Em sua segunda participação em evento público desde que foi indicado para a presidência do Banco Central, o economista Roberto Campos Neto voltou a citar nesta quarta-feira, 13, a necessidade de aprofundamento das reformas estruturais no sistema financeiro, em continuidade à Agenda BC+. Com os índices de preços sob controle, girando em torno dos 4%, a questão da inflação ficou em segundo plano no discurso de Campos Neto, embora ele tenha citado - como era de se esperar - que manter o poder de compra da moeda é um dos objetivos da autarquia.
O fato é que Campos Neto assume o BC em situação completamente diferente da enfrentada por Ilan Goldfajn. As falas dos dois refletem isso. Em junho de 2016, em discurso na cerimônia de transmissão de cargo, Goldfajn pronunciou a palavra "inflação" por 17 vezes. Não foi sem motivo: na época, os índices de preços giravam na casa dos 9%.
Na tarde desta quarta, no evento de transmissão de cargo no BC, Campos Neto citou a palavra "inflação" apenas em sete oportunidades. Detalhe: em cinco delas, a menção foi feita no contexto de um resgate do histórico recente; apenas em duas citações, Campos Neto reforçou o objetivo de manter os preços controlados.
Como a inflação deixou de ser um problema de curto prazo, Campos Neto se concentrou, em seu discurso, nas mudanças estruturais que, em sua visão, ainda precisam ser feitas. "Com a Selic em seu mínimo histórico de 6,5% ao ano, por cerca de um ano, podemos perceber melhor algumas distorções e propor políticas que melhorem a eficiência de nossos mercados", pontuou.
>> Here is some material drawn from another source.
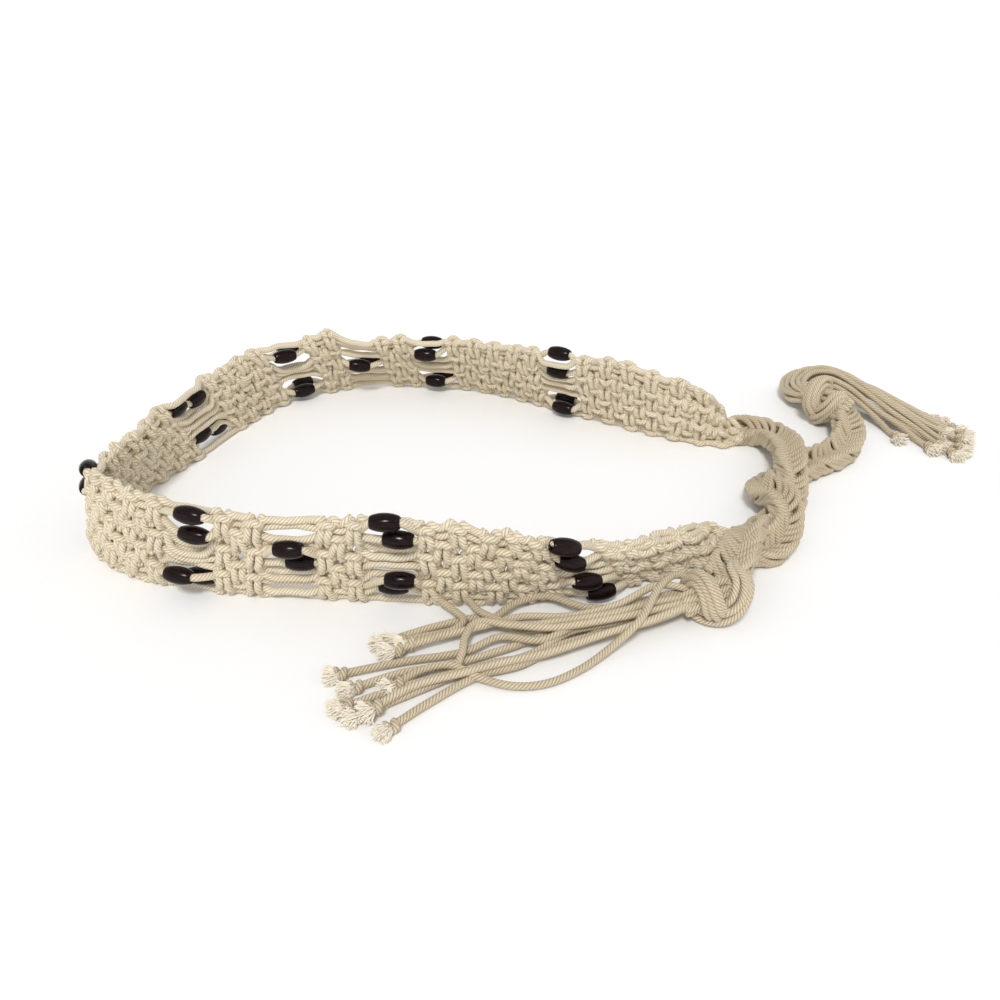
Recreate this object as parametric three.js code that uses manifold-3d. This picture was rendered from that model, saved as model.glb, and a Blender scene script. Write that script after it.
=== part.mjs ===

Entre as mudanças estruturais, Campos Neto defendeu a autonomia do BC - cujo projeto está em tramitação no Congresso -, a necessidade de "continuar avançando na transparência da comunicação da política monetária" e a promoção de um "amplo processo de democratização financeira". "Até o presente, esse processo se focou na garantia de acesso a serviços de pagamento e ao mercado de crédito. Precisamos agora avançar em outras dimensões", disse.
Segundo ele, são quatro as dimensões nas quais o País precisa avançar: inclusão financeira, precificação adequada, transparência na formação de preços no mercado e educação financeira. "A literatura demonstra uma clara correlação positiva entre o tamanho do mercado de capitais e o PIB de uma economia", acrescentou.
Em sintonia com o pensamento liberal do ministro da Economia, Paulo Guedes, Campos Neto defendeu que a "intermediação financeira no Brasil tem de se libertar das amarras que a prendem ao governo". "O mercado precisa se libertar da necessidade de financiar o governo e se voltar para o financiamento ao empreendedorismo", disse. "Por todas essas razões, é necessário avançar nas mudanças que permitam o desenvolvimento de nosso mercado de capitais, garantindo o acesso a tomadores e investidores, brasileiros e estrangeiros, famílias e empresas, grandes e especialmente pequenos."
Reservas cambiais
Em seu discurso, Campos Neto também retomou uma ideia, presente em sua fala à Comissão de Assuntos Econômicos (CAE) do Senado, no dia 26 de fevereiro: a de que o câmbio flutuante é um "importante pilar" na gestão de crises que o País tem enfrentado, servindo como "primeira linha de defesa". "Isso não impede, no entanto, intervenções para evitar disfuncionalidades nos mercados. Nesse aspecto, as reservas internacionais funcionam como uma garantia, um seguro", disse.
Campos Neto voltou a afirmar que este "seguro" teve custo zero nos últimos dez anos, "já que os custos de carregamento foram compensados pelos resultados da variação cambial". "Além disso, seu custo de carregamento está no mínimo histórico, devido ao baixo nível da Selic e à elevação da taxa americana. Qualquer decisão econômica deve sempre considerar custos e benefícios, e isto também se aplica à gestão de reservas", acrescentou.
Presente à cerimônia de transmissão de cargo no BC, o ministro da Economia, Paulo Guedes, comentou sobre a formação das reservas internacionais no Brasil. "No fim do governo militar, éramos financiados pela reciclagem dos petrodólares. Logo depois, tivemos uma sequência de crises cambiais. Tanto que hoje o País tem US$ 400 bilhões em reservas", afirmou em seu discurso, feito de improviso. "A China precisava de US$ 3 trilhões, porque não é confiável. Realmente, ela manipula moeda. No Brasil, só US$ 400 bilhões (de reservas) está bom. Se a história fosse diferente, talvez o País tivesse uma moeda que fosse uma espécie de euro da América Latina, talvez todos tivessem aderido à nossa moeda", disse.